The rest of the trips activities were of a sea kayaking nature, and are a more technical story which I will not go into. The only other thing I found enjoyable before getting home was chatting to a friendly guy called Bobby "Corson" - we chatted about various things including the surrounding highlands that we were travelling through. I am very pasionate about the Highlands, and would like to spend a lot more time in them.

OK, enough. Thank you for reading up to this point. If you have, then I'll take it as a complement in that I have manged to hold your attention for this long. I'm new to the blog thing, and have only found one way to justify writing one, and to persuage myself that it is not a complete waste of time. This is thatI will blogs as a journal of my adventures in life. It is like telling stories, and as I enjoy reading other peoples stories, I would like to try and write something that other people may be interested in.
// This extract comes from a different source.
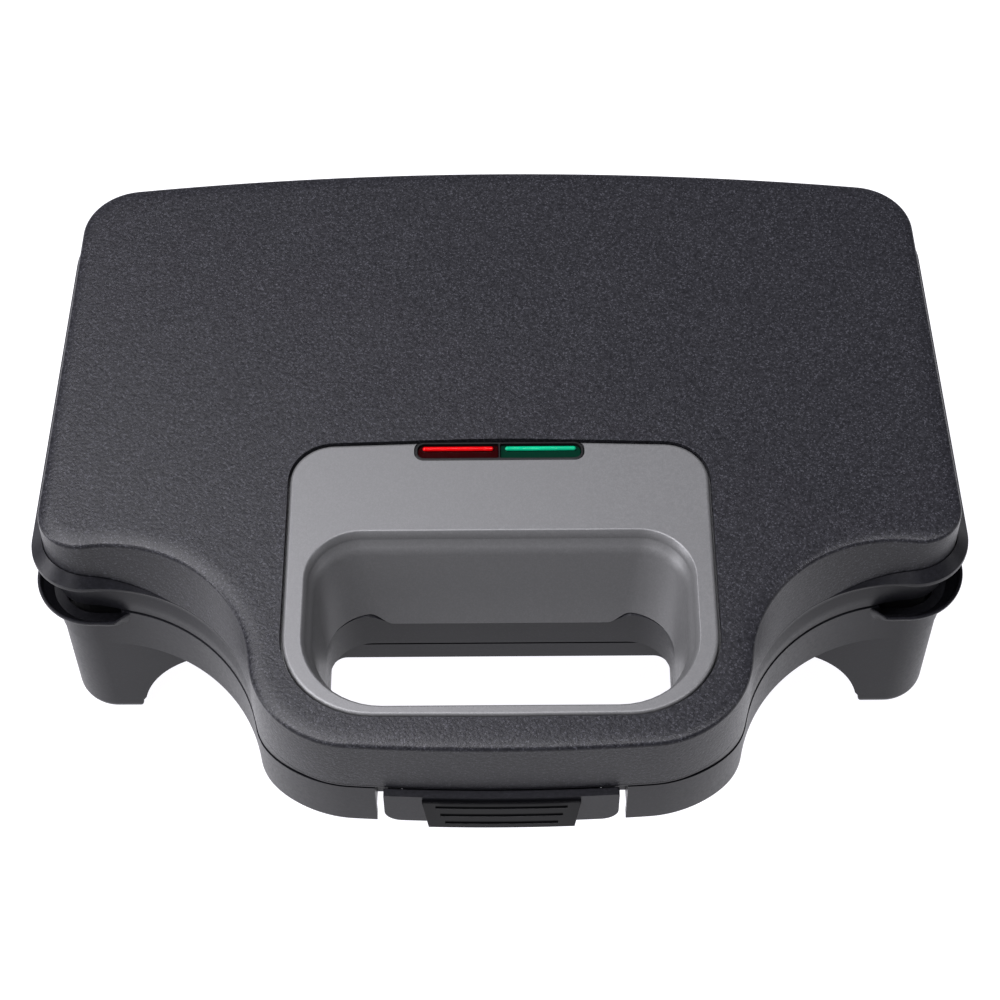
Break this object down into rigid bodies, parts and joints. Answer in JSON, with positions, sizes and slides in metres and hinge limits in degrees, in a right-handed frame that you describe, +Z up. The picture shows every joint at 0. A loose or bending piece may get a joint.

My next adventure will be attempting to paddle round Anglesey with a group of friends next weekend. I'll let you know how it goes, and I look forward to reading your stories of adventure. Please feel free to send me an e-mail for any reason.

2 comments:

johnthebarman said...

What a chaotic but interesting life you have. It is well reflected in your blog. Now I know a bit more of what your up to. Love from your dad.

johnthebarman said...

'Raven' wrote me to say:

"Hi...I like your lad's blog, very adventurous! Makes me a wee bit jealous not to be there...I look forward to any and all stories & photos of Scotland!"